— START Data shown —

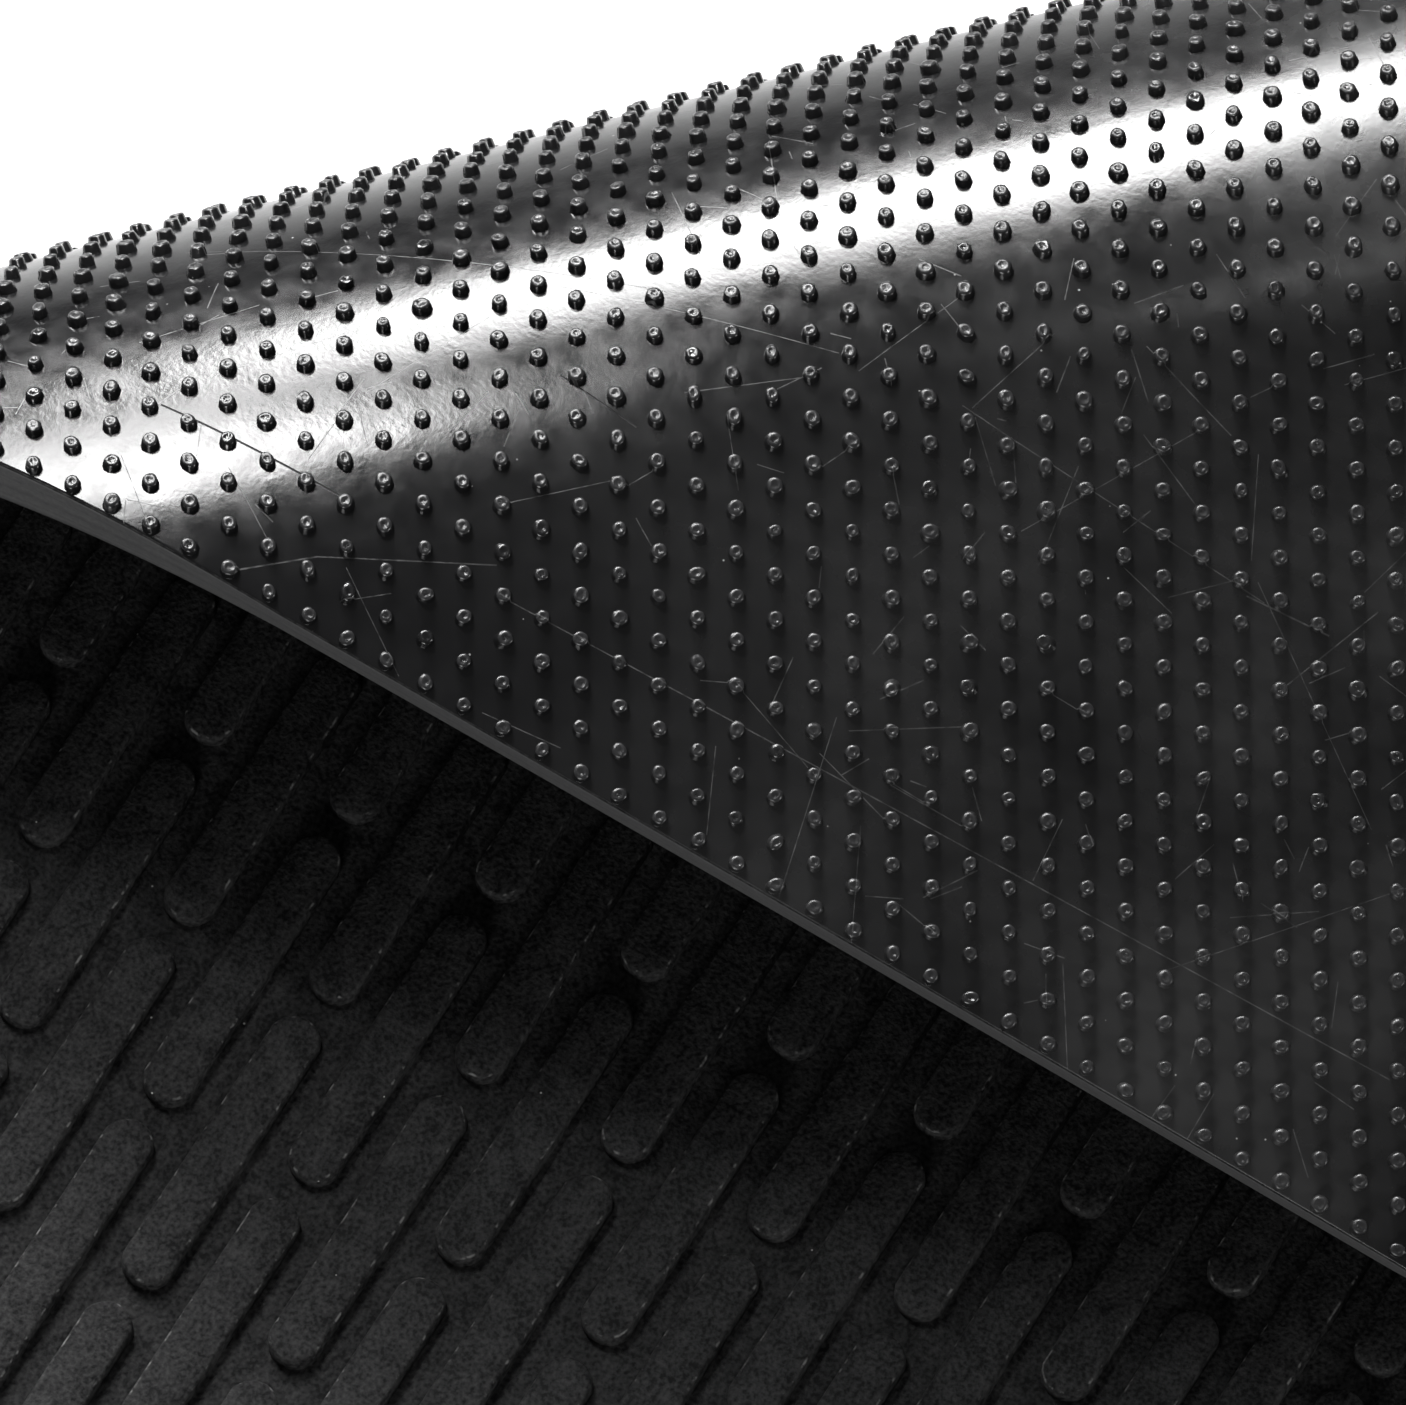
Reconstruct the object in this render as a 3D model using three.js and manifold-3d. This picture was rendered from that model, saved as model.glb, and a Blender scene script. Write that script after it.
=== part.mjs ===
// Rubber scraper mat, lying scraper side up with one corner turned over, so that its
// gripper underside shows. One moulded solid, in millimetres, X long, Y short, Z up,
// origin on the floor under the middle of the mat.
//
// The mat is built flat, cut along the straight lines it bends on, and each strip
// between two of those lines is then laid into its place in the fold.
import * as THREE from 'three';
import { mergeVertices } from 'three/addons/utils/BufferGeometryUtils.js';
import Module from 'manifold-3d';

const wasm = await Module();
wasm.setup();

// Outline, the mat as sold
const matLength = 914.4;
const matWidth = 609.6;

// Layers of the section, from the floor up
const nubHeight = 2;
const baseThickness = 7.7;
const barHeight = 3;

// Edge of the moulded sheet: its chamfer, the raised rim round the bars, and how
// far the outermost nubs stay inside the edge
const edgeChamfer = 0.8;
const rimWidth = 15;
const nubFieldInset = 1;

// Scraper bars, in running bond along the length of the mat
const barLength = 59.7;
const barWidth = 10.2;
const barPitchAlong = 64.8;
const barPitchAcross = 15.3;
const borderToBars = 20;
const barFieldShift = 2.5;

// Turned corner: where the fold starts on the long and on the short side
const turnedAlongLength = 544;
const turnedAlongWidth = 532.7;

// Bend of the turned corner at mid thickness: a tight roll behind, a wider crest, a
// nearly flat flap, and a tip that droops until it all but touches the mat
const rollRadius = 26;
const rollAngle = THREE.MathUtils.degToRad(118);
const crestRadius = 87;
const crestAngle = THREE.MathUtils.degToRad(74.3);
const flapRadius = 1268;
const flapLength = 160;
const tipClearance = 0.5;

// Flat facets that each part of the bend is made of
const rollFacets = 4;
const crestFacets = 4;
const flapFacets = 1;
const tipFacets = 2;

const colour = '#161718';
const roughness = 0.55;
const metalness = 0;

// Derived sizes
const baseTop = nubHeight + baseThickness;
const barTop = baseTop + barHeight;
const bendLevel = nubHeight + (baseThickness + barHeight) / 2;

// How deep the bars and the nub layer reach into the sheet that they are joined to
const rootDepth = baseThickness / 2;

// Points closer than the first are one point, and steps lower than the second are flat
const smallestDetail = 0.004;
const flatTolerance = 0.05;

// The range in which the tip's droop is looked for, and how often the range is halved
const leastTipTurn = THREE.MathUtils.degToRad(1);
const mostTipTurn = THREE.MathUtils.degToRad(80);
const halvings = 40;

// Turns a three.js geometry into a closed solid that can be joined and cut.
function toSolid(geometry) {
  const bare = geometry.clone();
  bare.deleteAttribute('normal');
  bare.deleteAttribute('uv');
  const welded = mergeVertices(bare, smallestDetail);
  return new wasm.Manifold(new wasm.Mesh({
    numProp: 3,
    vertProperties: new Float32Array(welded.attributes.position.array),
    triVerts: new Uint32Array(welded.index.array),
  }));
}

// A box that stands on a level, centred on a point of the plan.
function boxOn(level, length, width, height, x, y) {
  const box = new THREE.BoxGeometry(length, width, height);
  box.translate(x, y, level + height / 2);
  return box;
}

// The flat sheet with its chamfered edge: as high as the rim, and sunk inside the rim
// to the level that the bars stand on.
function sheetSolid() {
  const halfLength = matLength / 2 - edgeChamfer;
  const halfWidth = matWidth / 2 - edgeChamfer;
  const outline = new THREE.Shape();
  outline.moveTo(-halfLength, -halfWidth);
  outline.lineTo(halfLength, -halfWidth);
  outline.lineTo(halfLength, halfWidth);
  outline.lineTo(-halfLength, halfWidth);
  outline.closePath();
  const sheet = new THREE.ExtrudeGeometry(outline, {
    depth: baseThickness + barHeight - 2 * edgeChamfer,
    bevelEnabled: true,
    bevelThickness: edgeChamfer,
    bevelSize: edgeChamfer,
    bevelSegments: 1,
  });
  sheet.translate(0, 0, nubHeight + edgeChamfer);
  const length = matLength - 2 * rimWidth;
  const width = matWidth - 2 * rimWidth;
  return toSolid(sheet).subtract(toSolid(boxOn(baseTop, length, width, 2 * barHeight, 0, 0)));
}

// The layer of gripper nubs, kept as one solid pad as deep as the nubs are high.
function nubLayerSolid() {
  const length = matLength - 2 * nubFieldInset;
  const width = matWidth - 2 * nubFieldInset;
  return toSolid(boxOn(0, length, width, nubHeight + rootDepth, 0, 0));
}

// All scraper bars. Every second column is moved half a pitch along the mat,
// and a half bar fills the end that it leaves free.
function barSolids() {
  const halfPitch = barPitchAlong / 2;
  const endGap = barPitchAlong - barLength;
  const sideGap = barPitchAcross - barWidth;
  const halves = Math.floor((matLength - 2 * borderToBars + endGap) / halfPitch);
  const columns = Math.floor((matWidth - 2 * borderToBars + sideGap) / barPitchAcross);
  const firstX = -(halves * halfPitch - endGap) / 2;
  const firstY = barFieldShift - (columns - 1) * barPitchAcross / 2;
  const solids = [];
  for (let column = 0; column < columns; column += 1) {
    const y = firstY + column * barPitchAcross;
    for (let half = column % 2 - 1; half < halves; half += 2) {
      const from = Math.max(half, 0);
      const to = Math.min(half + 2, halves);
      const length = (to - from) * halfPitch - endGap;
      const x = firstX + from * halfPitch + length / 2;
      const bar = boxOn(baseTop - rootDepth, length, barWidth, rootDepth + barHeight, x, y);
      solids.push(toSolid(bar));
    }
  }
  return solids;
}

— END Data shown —

- [Objective]:
Pull every line containing the word "that" out of the material.

- [Written solution]:
Reconstruct the object in this render as a 3D model using three.js and manifold-3d. This picture was rendered from that model, saved as model.glb, and a Blender scene script. Write that script after it.
// Rubber scraper mat, lying scraper side up with one corner turned over, so that its
// nearly flat flap, and a tip that droops until it all but touches the mat
// Flat facets that each part of the bend is made of
// How deep the bars and the nub layer reach into the sheet that they are joined to
// Turns a three.js geometry into a closed solid that can be joined and cut.
// A box that stands on a level, centred on a point of the plan.
// to the level that the bars stand on.
// and a half bar fills the end that it leaves free.